Hitting a Cognitive Barrier

by James W. Harris, 9/24/23

I crashed into a cognitive barrier trying to write my reactions to The Trouble with Harry and To Catch a Thief, two Alfred Hitchcock movies from 1955. After two drafts I realized I wasn’t getting where I wanted to go. I know I don’t want to write movie reviews — the perfect place to find them is Rotten Tomatoes. Nor did I want to describe a film — just go to Wikipedia or IMDB. I wanted to write an essay that captured what I got out of watching those films at age 71.

Time is running out, so I need to make the most of every experience. That involves understanding myself at a deeper cognitive level. One I’m finding harder to reach as I age. On the other hand, aging is giving me more wisdom. The cognitive barrier is being able to express what I’m learning by getting older. But aging is also wearing down my brain. What one hand giveth, another takes away.

Writing is thinking outside of the head. Thoughts are generated inside the head from emotional reactions. Thoughts are fleeting. Thoughts are like cream stirred into coffee, creating little patterns that quickly dissipate. Writing is about capturing that initial pattern and making sense of it by showing how it relates to the memories of millions of past patterns.

Very few people can describe exactly how they feel, and few of those people can explain why they feel the way they do. There are rare individuals that can compose their thoughts inside their heads and eloquently convey the results in speech. Most of us need to think outside our minds via writing and editing.

Even when we feel our written words are clear, readers seldom find clarity. Communicating with words is difficult at best and often impossible. What we think we’re expressing can often take a different path to each reader like those spaghetti strings we see in hurricane reports. I might believe I’m writing about Jacksonville, while some readers think I’m writing about Bermuda while others Miami and Charleston.

I enjoyed The Trouble with Harry better than all the other Hitchcock films we’ve watched this month, including Rebecca, Notorious, To Catch a Thief, and Strangers on a Train, films most critics admire a great deal more. However, I thought The Trouble with Harry had many flaws, but then Hitchcock is a flawed filmmaker.

How can I admire a movie that doesn’t measure well against the best movies I’ve seen over a lifetime? This gets into complexity and even multiplexity. I need to relate several reactions that contradict each other. The three films I admired and enjoyed the most this month have been The Trouble with Harry, Twelve O’Clock High, and Mr. Belvedere Rings the Bell. All three were feel-good movies to me, but they each made me feel good in a unique way. Is the word “feel-good” even useful? Many moviegoers might interpret the term “feel-good” so differently that these three movies would not fit their definition.

Should I even use the term? Shouldn’t I just describe exactly what I felt? Will that be clearer?
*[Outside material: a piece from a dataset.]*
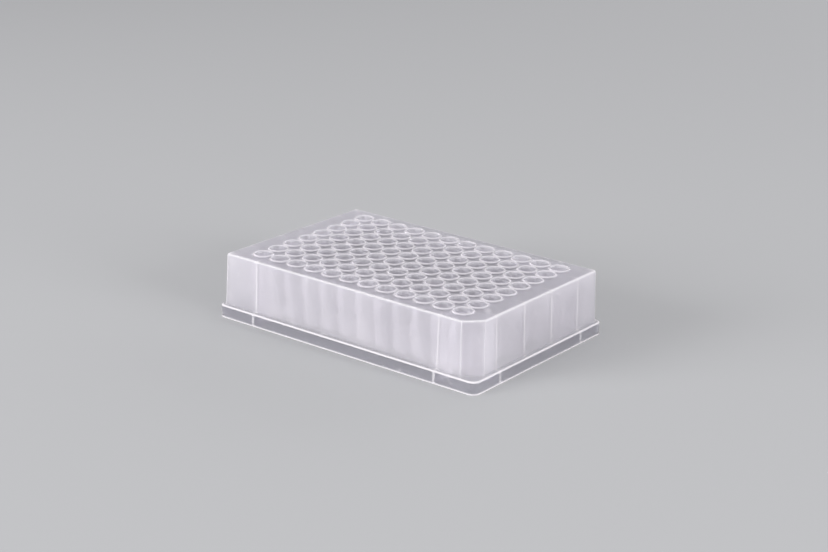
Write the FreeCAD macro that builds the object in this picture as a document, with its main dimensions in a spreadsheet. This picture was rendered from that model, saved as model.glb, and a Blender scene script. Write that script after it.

In my second draft I had a breakthrough. I realized to understand how I react to films I’d need to understand what I expected from them. But my expectations have changed widely over the years. And will my readers have the same expectations? It was then I realized that what I’m expecting from movies at 71 is different from my younger self. Even describing my own emotional experiences is a moving target. But explaining why that’s so hits another cognitive barrier.

I need to think about that.

Putting everything into words precisely is so difficult. Should I even try? I believe most people don’t because all they value is personal experience. Why tell anyone about our perceptions when they have their own?

Do you see why writing that essay became such a black hole?